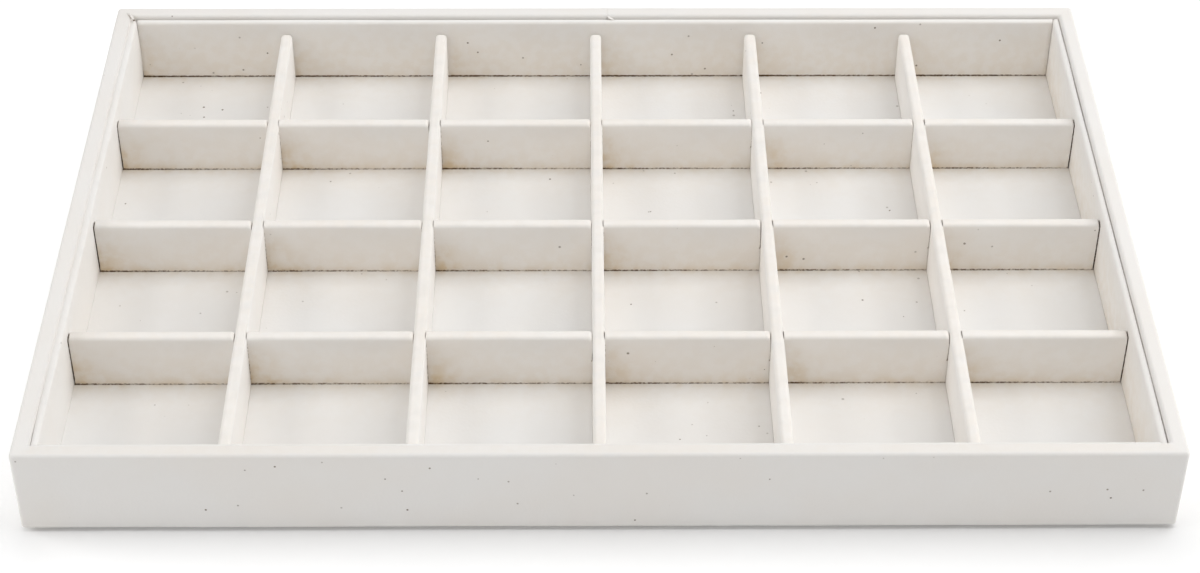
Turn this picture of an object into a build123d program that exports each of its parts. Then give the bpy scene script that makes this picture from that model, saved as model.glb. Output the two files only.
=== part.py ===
import math
import os

from build123d import *

# Stackable jewelry tray of leatherette-wrapped boards: an outer tray, a thin liner that stands inside
# it, a padded floor, and a half-lapped lattice of dividers that lifts out.
# Millimetres. The origin is the middle of the underside, +X to the right, +Y to the back, +Z up.

# Outer tray
tray_width = 350.0
tray_depth = 240.0
wall_height = 30.0
wall_board_thickness = 4.5
base_board_thickness = 2.5
cover_thickness = 0.4
corner_radius = 2.0
rim_radius = 1.2
foot_radius = 1.0
turn_in_depth = 11.0
turn_under_width = 16.0
mitre_slit = 0.15
seam_slit = 0.15
seam_offset = 3.0

# Raised panel under the tray, which drops inside the rim of the tray below
underside_board_thickness = 0.8
stacking_clearance = 0.5
panel_corner_radius = 1.5

# Floor
floor_board_thickness = 1.0
floor_clearance = 0.3

# Liner
liner_board_thickness = 1.0
liner_edge_radius = 0.85
liner_drop = 1.6
liner_groove = 0.4
liner_butt_gap = 0.1

# Divider lattice
columns = 6
rows = 4
divider_board_thickness = 3.2
divider_height = 19.25
divider_edge_radius = 1.3
divider_end_gap = 0.4
divider_rest_gap = 0.15
lap_side_clearance = 0.25
lap_height_clearance = 0.4
lap_mouth_radius = 1.2

# The largest share of a wall's thickness that an edge radius may take
largest_edge_share = 0.48

# How far an edge may lie from a level and still be found there
level_tolerance = 0.01

# Wall and divider thicknesses over their covers
wall_thickness = wall_board_thickness + 2 * cover_thickness
liner_thickness = liner_board_thickness + 2 * cover_thickness
divider_thickness = divider_board_thickness + 2 * cover_thickness

# Levels, from the face that the tray stands on
wall_bottom = underside_board_thickness + cover_thickness
rim_top = wall_bottom + wall_height
board_bottom = wall_bottom + cover_thickness
base_top = board_bottom + base_board_thickness
floor_board_top = base_top + floor_board_thickness
floor_top = floor_board_top + cover_thickness
liner_top = rim_top - liner_drop
divider_bottom = floor_top + divider_rest_gap
divider_top = divider_bottom + divider_height

# Plan sizes, outside in
well_width = tray_width - 2 * wall_thickness
well_depth = tray_depth - 2 * wall_thickness
liner_width = well_width - 2 * liner_groove
liner_depth = well_depth - 2 * liner_groove
room_width = liner_width - 2 * liner_thickness
room_depth = liner_depth - 2 * liner_thickness
column_pitch = (room_width + divider_thickness) / columns
row_pitch = (room_depth + divider_thickness) / rows

# Half laps: each divider is cut to about half its height where it crosses another
lap_width = divider_thickness + 2 * lap_side_clearance
lap_depth = (divider_height + lap_height_clearance) / 2


def centred_box(width, depth, bottom, top, x=0.0, y=0.0):
    box = Box(width, depth, top - bottom)
    return box.moved(Location((x, y, (bottom + top) / 2)))


# Leatherette turns over an edge in an arc. The board beneath has that edge planed flat, just clear of
# the arc's inner side.
def planed(edges, radius):
    return chamfer(edges, radius * (2 - math.sqrt(2)))


def edges_at_height(solid, height):
    return solid.edges().filter_by_position(Axis.Z, height - level_tolerance, height + level_tolerance)


def upright_edges(solid):
    return solid.edges().filter_by(Axis.Z)


def column_positions():
    return [(k - columns / 2) * column_pitch for k in range(1, columns)]


def row_positions():
    return [(rows / 2 - k) * row_pitch for k in range(1, rows)]


# The four walls of the outer tray as one ring, drawn in by an inset all round
def wall_ring(inset, ease):
    bottom = wall_bottom + inset
    top = rim_top - inset
    block = centred_box(tray_width - 2 * inset, tray_depth - 2 * inset, bottom, top)
    block = ease(upright_edges(block), corner_radius - inset)
    block = ease(edges_at_height(block, bottom), foot_radius - inset)
    well = centred_box(well_width + 2 * inset, well_depth + 2 * inset, bottom, top)
    ring = block - well
    return ease(edges_at_height(ring, top), rim_radius - inset)


def wall_boards():
    ring = wall_ring(cover_thickness, planed)
    reach_x = tray_width / 2
    reach_y = tray_depth / 2
    side_depth = well_depth + 2 * cover_thickness
    band = reach_y - side_depth / 2
    middle_y = (reach_y + side_depth / 2) / 2
    front_zone = centred_box(tray_width, band, 0, rim_top, y=-middle_y)
    back_zone = centred_box(tray_width, band, 0, rim_top, y=middle_y)
    left_zone = centred_box(reach_x, side_depth, 0, rim_top, x=-reach_x / 2)
    right_zone = centred_box(reach_x, side_depth, 0, rim_top, x=reach_x / 2)
    return {
        "front_wall_board": ring & front_zone,
        "back_wall_board": ring & back_zone,
        "left_wall_board": ring & left_zone,
        "right_wall_board": ring & right_zone,
    }


# Narrow slits where the turned-under strip is cut on the diagonal at each corner
def mitre_slits():
    slits = []
    length = 2 * turn_under_width
    for side_x in (-1, 1):
        for side_y in (-1, 1):
            slit = Box(length, mitre_slit, 2 * cover_thickness)
            slit = slit.rotate(Axis.Z, 45 * side_x * side_y)
            x = side_x * (tray_width / 2 - wall_thickness)
            y = side_y * (tray_depth / 2 - wall_thickness)
            slits.append(slit.moved(Location((x, y, wall_bottom))))
    return slits


# One strip round the walls: outside, over the rim, down behind the liner and in under the base
def outer_wrap():
    wrap = wall_ring(0.0, fillet) - wall_ring(cover_thickness, planed)
    bare_width = well_width + 2 * cover_thickness
    bare_depth = well_depth + 2 * cover_thickness
    wrap = wrap - centred_box(bare_width, bare_depth, board_bottom, rim_top - turn_in_depth)
    flange = centred_box(bare_width, bare_depth, wall_bottom, board_bottom)
    window_width = tray_width - 2 * turn_under_width
    window_depth = tray_depth - 2 * turn_under_width
    flange = flange - centred_box(window_width, window_depth, wall_bottom, board_bottom)
    wrap = wrap + flange
    for slit in mitre_slits():
        wrap = wrap - slit
    seam_depth = turn_under_width + wall_thickness
    seam = centred_box(seam_slit, seam_depth, 0, rim_top, x=seam_offset, y=tray_depth / 2)
    return wrap - seam


def base_board():
    width = well_width + 2 * cover_thickness
    depth = well_depth + 2 * cover_thickness
    return centred_box(width, depth, board_bottom, base_top)


def underside_panel():
    width = well_width - 2 * stacking_clearance
    depth = well_depth - 2 * stacking_clearance
    cover = centred_box(width, depth, 0, wall_bottom)
    cover = fillet(upright_edges(cover), panel_corner_radius)
    cover = chamfer(edges_at_height(cover, 0), cover_thickness / 2)
    board_width = width - 2 * cover_thickness
    board_depth = depth - 2 * cover_thickness
    board = centred_box(board_width, board_depth, cover_thickness, wall_bottom)
    board = planed(upright_edges(board), panel_corner_radius - cover_thickness)
    return {"underside_board": board, "underside_cover": cover - board}


def floor_pad():
    width = well_width + 2 * cover_thickness - 2 * floor_clearance
    depth = well_depth + 2 * cover_thickness - 2 * floor_clearance
    board = centred_box(width, depth, base_top, floor_board_top)
    cover = centred_box(width, depth, floor_board_top, floor_top)
    return {"floor_board": board, "floor_cover": cover}


# The edges that a hand meets: the long top edges, and on a free end all the others above the floor
def eased_edges(board, top, ends):
    top_edges = edges_at_height(board, top)
    if ends == "free":
        return top_edges + upright_edges(board)
    return top_edges.filter_by(Axis.X)


# A board alone, and the same board with its leatherette folded over the top. Both run along X and
# stand on a level. The ends are free and wrapped, butted and wrapped, or cut through with the board.
def bare_and_wrapped(length, thickness, bottom, top, edge_radius, ends):
    radius = min(edge_radius, largest_edge_share * thickness)
    wrapped = centred_box(length, thickness, bottom, top)
    wrapped = fillet(eased_edges(wrapped, top, ends), radius)
    end_covers = 0 if ends == "cut" else 2
    bare_length = length - end_covers * cover_thickness
    bare_thickness = thickness - 2 * cover_thickness
    bare_top = top - cover_thickness
    bare = centred_box(bare_length, bare_thickness, bottom, bare_top)
    bare = planed(eased_edges(bare, bare_top, ends), radius - cover_thickness)
    return bare, wrapped


def liner_parts():
    end_length = room_width - 2 * liner_butt_gap
    side_x = (liner_width - liner_thickness) / 2
    end_y = (liner_depth - liner_thickness) / 2
    places = {
        "front": (end_length, Location((0, -end_y, 0))),
        "back": (end_length, Location((0, end_y, 0))),
        "left": (liner_depth, Location((-side_x, 0, 0), (0, 0, 90))),
        "right": (liner_depth, Location((side_x, 0, 0), (0, 0, 90))),
    }
    parts = {}
    for name, (length, place) in places.items():
        bare, wrapped = bare_and_wrapped(
            length, liner_thickness, floor_top, liner_top, liner_edge_radius, "butted"
        )
        parts[name + "_liner_board"] = bare.moved(place)
        parts[name + "_liner_cover"] = (wrapped - bare).moved(place)
    return parts


def divider_blank(room, ends):
    length = room - 2 * divider_end_gap
    return bare_and_wrapped(
        length, divider_thickness, divider_bottom, divider_top, divider_edge_radius, ends
    )


def lap_cut(along, bottom, top):
    return centred_box(lap_width, 2 * divider_thickness, bottom, top, x=along)


# What the leatherette's roll over the mouth of a lap takes off one side of it
def mouth_rolls(along):
    rolls = []
    level = divider_top - lap_mouth_radius
    for side in (-1, 1):
        wall = along + side * lap_width / 2
        middle = wall + side * lap_mouth_radius / 2
        square = centred_box(lap_mouth_radius, 2 * divider_thickness, level, divider_top, x=middle)
        rod = Cylinder(lap_mouth_radius, 3 * divider_thickness, rotation=(90, 0, 0))
        rod = rod.moved(Location((wall + side * lap_mouth_radius, 0, level)))
        rolls.append(square - rod)
    return rolls


def mouth_edges(bare):
    bare_top = divider_top - cover_thickness
    return edges_at_height(bare, bare_top).filter_by(Axis.Y)


# Column dividers run front to back and are notched from below, so they pass over the rows unbroken
def column_dividers():
    bare, wrapped = divider_blank(room_depth, "free")
    for y in row_positions():
        lap = lap_cut(y, divider_bottom, divider_bottom + lap_depth)
        bare = bare - lap
        wrapped = wrapped - lap
    cover = wrapped - bare
    parts = {}
    for k, x in enumerate(column_positions(), start=1):
        place = Location((x, 0, 0), (0, 0, 90))
        parts[f"column_divider_{k}_board"] = bare.moved(place)
        parts[f"column_divider_{k}_cover"] = cover.moved(place)
    return parts


# Row dividers run left to right and are notched from above, so they carry the lattice out. Their ends
# are cut off square after wrapping.
def row_dividers():
    bare, wrapped = divider_blank(room_width, "cut")
    for x in column_positions():
        lap = lap_cut(x, divider_top - lap_depth, divider_top)
        bare = bare - lap
        wrapped = wrapped - lap
        for roll in mouth_rolls(x):
            wrapped = wrapped - roll
    half_length = room_width / 2 - divider_end_gap
    mouths = [e for e in mouth_edges(bare) if abs(e.center().X) < half_length - level_tolerance]
    bare = chamfer(mouths, lap_mouth_radius - cover_thickness)
    cover = wrapped - bare
    parts = {}
    for k, y in enumerate(row_positions(), start=1):
        place = Location((0, y, 0))
        parts[f"row_divider_{k}_board"] = bare.moved(place)
        parts[f"row_divider_{k}_cover"] = cover.moved(place)
    return parts


def build_tray():
    parts = {"outer_wrap": outer_wrap(), "base_board": base_board()}
    parts.update(wall_boards())
    parts.update(underside_panel())
    parts.update(floor_pad())
    parts.update(liner_parts())
    parts.update(column_dividers())
    parts.update(row_dividers())
    return parts


os.makedirs("parts", exist_ok=True)
for node, shape in build_tray().items():
    export_step(shape, f"parts/{node}.step")
    print(node, round(shape.volume, 1))
print("compartment", round(column_pitch - divider_thickness, 2), round(row_pitch - divider_thickness, 2))
print("lift out travel over", round(rim_top - divider_bottom, 2))
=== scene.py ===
# Stackable jewelry tray: boards wrapped in off-white leatherette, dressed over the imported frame.
# Lengths are in metres, written as a number of millimetres times mm. +X is right, +Y back, +Z up.
import bmesh
import bpy
import math
from mathutils import Euler, Matrix, Vector, noise


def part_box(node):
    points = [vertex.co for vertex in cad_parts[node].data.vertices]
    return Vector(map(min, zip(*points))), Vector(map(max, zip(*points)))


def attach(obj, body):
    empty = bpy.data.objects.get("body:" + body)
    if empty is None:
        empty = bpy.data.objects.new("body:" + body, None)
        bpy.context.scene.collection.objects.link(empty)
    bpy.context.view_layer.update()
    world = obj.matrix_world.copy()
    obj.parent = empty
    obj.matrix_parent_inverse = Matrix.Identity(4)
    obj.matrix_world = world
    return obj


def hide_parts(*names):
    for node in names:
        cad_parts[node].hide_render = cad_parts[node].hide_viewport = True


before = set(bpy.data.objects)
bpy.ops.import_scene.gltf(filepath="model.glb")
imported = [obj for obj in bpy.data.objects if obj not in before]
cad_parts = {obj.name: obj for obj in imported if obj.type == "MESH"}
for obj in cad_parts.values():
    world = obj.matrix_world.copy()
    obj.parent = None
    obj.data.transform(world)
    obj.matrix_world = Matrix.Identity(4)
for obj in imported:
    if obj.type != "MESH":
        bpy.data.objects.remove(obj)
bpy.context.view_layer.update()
mm = 0.001
print("frame loaded,", len(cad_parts), "nodes")


def addObject(name, data):
    made = bpy.data.objects.new(name, data)
    bpy.context.scene.collection.objects.link(made)
    return made


# View, floor and light

view = {
    "place": Vector((-6.156, -679.954, 556.104)) * mm,
    "tilt": Euler([math.radians(a) for a in (50.573, -0.209, -0.423)], "XYZ"),
    "lens": 77.72,  # millimetres on a 36 mm wide sensor
    "sensor": 36.0,
    "sees": (0.01, 50.0),  # nearest and farthest, in metres
}


def addCamera():
    data = bpy.data.cameras.new("viewOfTheTray")
    data.sensor_fit = "HORIZONTAL"
    data.sensor_width = view["sensor"]
    data.lens = view["lens"]
    data.clip_start, data.clip_end = view["sees"]
    data.dof.use_dof = False
    camera = addObject("viewOfTheTray", data)
    camera.location = view["place"]
    camera.rotation_euler = view["tilt"]
    bpy.context.scene.camera = camera


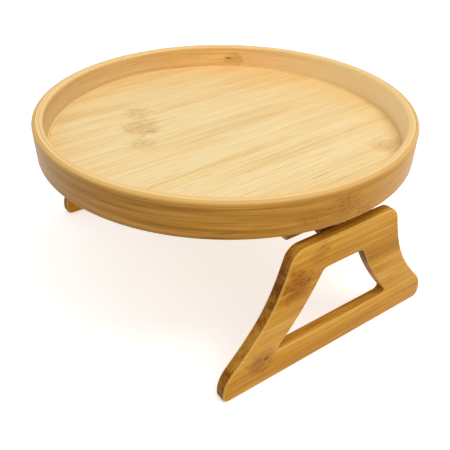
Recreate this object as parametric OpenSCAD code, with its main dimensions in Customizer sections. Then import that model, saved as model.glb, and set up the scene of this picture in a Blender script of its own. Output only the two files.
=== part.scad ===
// Sofa arm tray: a round rimmed tray on a board, with two sprung legs that grip a sofa arm.
// Millimetres. X runs across the sofa arm, Y along it, Z up; the origin is the centre of
// the footprint, level with the feet.

/* [Tray] */
// Outside diameter of the rim
tray_d = 250; // [200:1:320]
// Height of the rim
rim_h = 23; // [15:0.5:40]
// Thickness of each of the three bent plies of the rim
ply_t = 2.3; // [2.3:0.1:5]
// Radius on the rim's top and bottom edges
rim_round = 2; // [0.5:0.1:2.2]
// Radius of the cove where the inner ply meets the floor
cove_r = 1; // [0.6:0.1:5]
// Thickness of the floor panel
floor_t = 6.1; // [3:0.1:8]
// Depth of the rebate round the floor panel that the inner ply stands in
rebate_d = 0.8; // [0.4:0.1:1.5]
// Glue line between bonded bamboo pieces
glue_gap = 0.05; // [0.02:0.01:0.15]

/* [Base board] */
// How far the board's ends, and so the legs' inner faces, lie inside the rim's outer face
board_inset = 11; // [8:0.5:30]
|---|
Brief :: Beginning at the first line of the records, give again each line exactly as written, ending with the line that contains "from build123d import *".

Worked solution ::
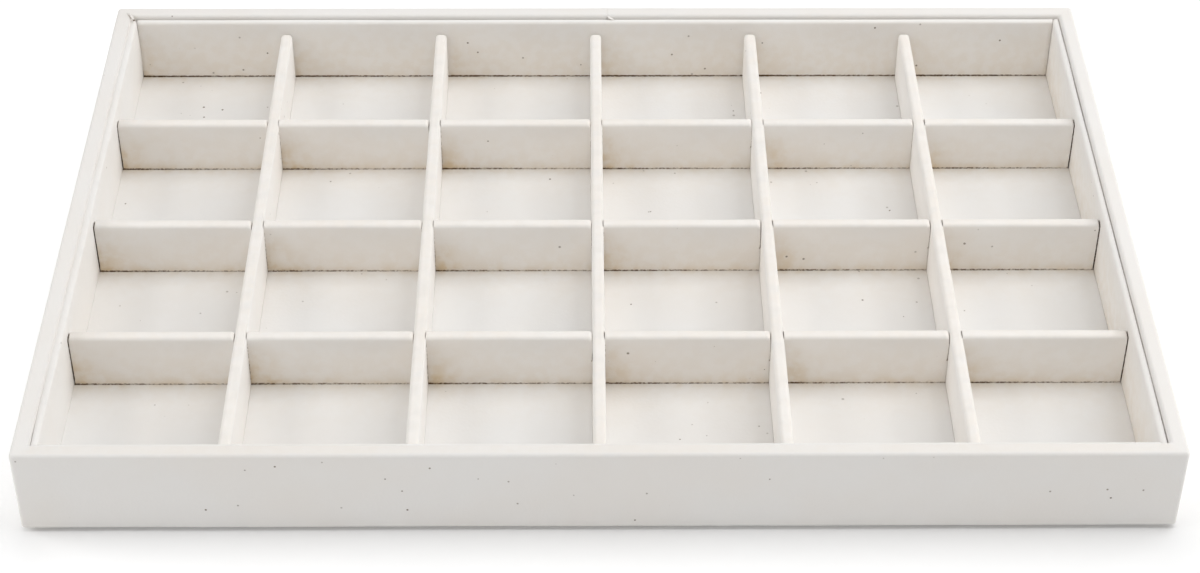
Turn this picture of an object into a build123d program that exports each of its parts. Then give the bpy scene script that makes this picture from that model, saved as model.glb. Output the two files only.
=== part.py ===
import math
import os

from build123d import *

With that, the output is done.